Gambar 3 Bantuan RKB, lab komputer dan lab kimia dari Kemdikbud
Saya memulai
kegiatan pembelajaran dengan lebih semangat karena jumlah siswa di sekolah ini
sudah lebih banyak. Bahkan, karena kurangnya bangku di sekolah ini, salah satu
murid saya, Apridon Toni terpaksa menggunakan meja guru untuk belajar. Tidak
apa-apa, saya ridho walau meja dan kursi saya dipakai Apridon dan saya harus
terus berdiri selama mengajar, asalkan para siswa bersemangat saat belajar. Itu
sudah cukup membuat saya senang.
Gambar 4 Apridon Toni belajar di meja guru
Para siswa cukup takjub ketika saya mengajarkan mereka
cara cepat berhitung matematika dan ternyata mereka bisa mengikutinya dengan
mudah. Agar tidak jenuh, sesekali saya mengajak mereka belajar di luar kelas,
bermain sambil belajar. Padahal usia mereka sudah bukan lagi usia anak-anak,
namun mereka terlihat sangat menikmati permainan. Saat itu saya sadar, bahwa
anak-anak ini bukanlah bodoh. Mereka hanya kurang diberikan motivasi saja.

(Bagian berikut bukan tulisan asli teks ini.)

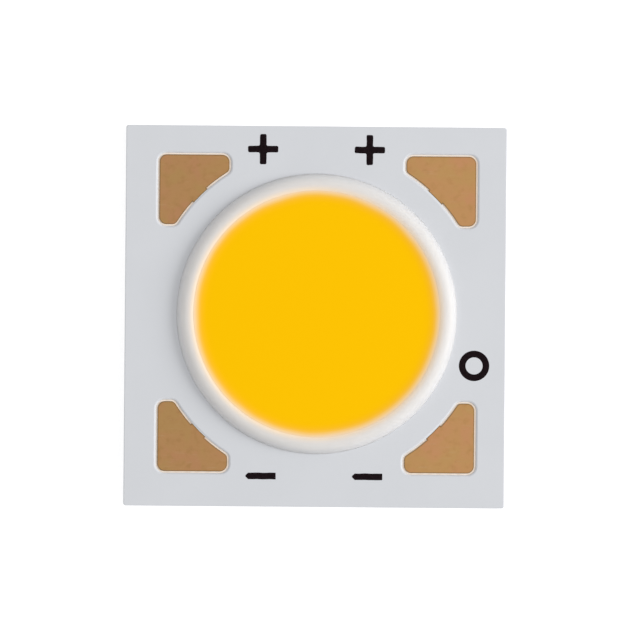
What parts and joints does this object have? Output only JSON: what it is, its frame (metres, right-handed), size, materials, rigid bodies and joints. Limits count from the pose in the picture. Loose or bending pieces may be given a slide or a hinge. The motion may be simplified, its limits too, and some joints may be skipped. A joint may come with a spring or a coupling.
{
  "type": "cob led",
  "caption": "Square chip-on-board light source: metal-core board with corner solder pads, white silicone dam and a yellow phosphor disc over strings of LED dies.",
  "frame": {"origin": "middle of the board's flat underside, which lies on the heat sink", "axes": "+Z out of the light-emitting face, +Y towards the edge with the plus pads, +X to the right with the plus pads at the top"},
  "size_m": [0.019, 0.019, 0.0017],
  "materials": {
    "plate": "satin mill finish",
    "laminate": "resin laminate, matte",
    "copper": "etched copper",
    "mask": "white solder mask, satin",
    "land": "plated copper, slightly scuffed",
    "die_adhesive": "cured adhesive",
    "dam": "white silicone, smooth",
    "phosphor": "silicone filled with yellow phosphor",
    "die": "polished sapphire chip",
    "wire": "gold wire",
    "ink": "black printed ink"
  },
  "bodies": {
    "root": {"base_plate": "plate", "laminate": "laminate", "positive_copper": "copper", "negative_copper": "copper", "solder_mask": "mask", "plus_land_left": "land", "plus_land_right": "land", "minus_land_left": "land", "minus_land_right": "land", "die_attach": "die_adhesive", "dam_ring": "dam", "phosphor_fill": "phosphor", "led_string_1": "die", "led_string_2": "die", "led_string_3": "die", "led_string_4": "die", "led_string_5": "die", "led_string_6": "die", "led_string_7": "die", "led_string_8": "die", "bond_wires_1": "wire", "bond_wires_2": "wire", "bond_wires_3": "wire", "bond_wires_4": "wire", "bond_wires_5": "wire", "bond_wires_6": "wire", "bond_wires_7": "wire", "bond_wires_8": "wire"}
  },
  "joints": []
}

Ada hal unik ketika saya mengajarkan tentang atom. Saya
memulai pembelajaran dengan sebatang kapur. Saya memulai pembelajaran dengan
diskusi,
“Apakah kapur ini bisa menjadi lebih kecil?”
“Ya.”
“Bagaimana caranya?”
“Dipatahkan!”, maka saya mematahkannya menjadi dua. Satu
kapur saya simpan dan satunya lagi saya acungkan.
“Apakah masih bisa diperkecil?”
“Ya. Patahkan lagi ibu!”, maka saya patahkan lagi.
Begitu seterusnya sampai kapur itu tidak bisa lagi saya patahkan.
“Apakah masih bisa dibagi lagi?”
Anak-anak terdiam.
“Bagaimana jika saya hancurkan kapur ini. Apakah kapur
ini bisa jadi lebih kecil?”, saya mencoba memancing mereka.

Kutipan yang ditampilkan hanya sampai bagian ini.